Pembrolizumab (Keytruda) treatment was associated with improved or maintained health-related quality of life vs platinum-based chemotherapy in the phase III KEYNOTE-024 trial in advanced programmed cell death ligand 1 (PD-L1)–positive non–small cell lung cancer (NSCLC). These findings were reported by Brahmer et al in The Lancet Oncology.

Study Details

In the open-label trial, 305 previously untreated patients with PD-L1 tumor proportion score ≥ 50% were randomized to receive pembrolizumab (n = 154) or platinum-based chemotherapy (n = 151). Pembrolizumab was associated with significantly improved progression-free survival.

In the current study, patient-reported outcomes were assessed at day 1 of cycles 1 to 3, every 9 weeks thereafter, at the treatment discontinuation visit, and at the 30-day safety assessment visit using the European Organisation for the Research and Treatment of Cancer (EORTC) Quality-of-Life Questionnaire Core 30 items (QLQ-C30) and the EORTC Quality-of-Life Questionnaire Lung Cancer 13 items (QLQ-LC13). The primary exploratory patient-reported outcome endpoints were change at week 15 in the QLQ-C30 global health status/quality-of-life score and time to deterioration of the composite of cough, chest pain, and dyspnea in the QLQ-LC13. Time to deterioration was defined as the time to first onset of a ≥ 10-point decrease from baseline in cough, chest pain, or dyspnea, confirmed by a second adjacent ≥ 10-point decrease from baseline in any of the three symptoms.

Improved Patient-Reported Outcomes

Patient-reported outcomes compliance was > 90% at baseline and approximately 80% at week 15 for both groups. The least-squares mean baseline to week 15 change in QLQ-C30 global health status/quality-of-life score was 6.9 in the pembrolizumab group vs −0.9 in the chemotherapy group (difference = 7.8, P = .0020).
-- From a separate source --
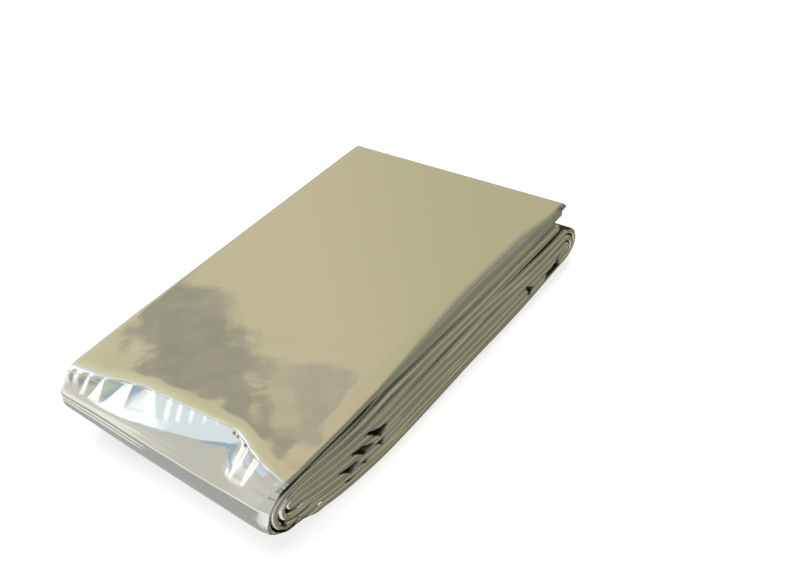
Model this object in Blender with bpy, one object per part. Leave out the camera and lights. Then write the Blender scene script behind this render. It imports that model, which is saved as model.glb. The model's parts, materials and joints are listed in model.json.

As noted by the authors, although improvements of ≥ 10 points on this measure have been viewed as clinically meaningful, differences as low as 4 points have been reported to represent minimally important differences in NSCLC trials. Deterioration in the QLQ-LC13 composite endpoint was observed in 31% vs 39% of patients. The median time to deterioration was not reached in the pembrolizumab group vs 5.0 months in the chemotherapy group (hazard ratio = 0.66, P = .029).

The investigators concluded: “Pembrolizumab improves or maintains health-related [quality of life] compared with that for chemotherapy, and might represent a new first-line standard of care for PD-L1-expressing, advanced NSCLC.”

The study was funded by Merck & Co.

Julie Brahmer, MD, of The Sidney Kimmel Comprehensive Cancer Center at Johns Hopkins, is the corresponding author of The Lancet Oncology article. 

The content in this post has not been reviewed by the American Society of Clinical Oncology, Inc. (ASCO®) and does not necessarily reflect the ideas and opinions of ASCO®.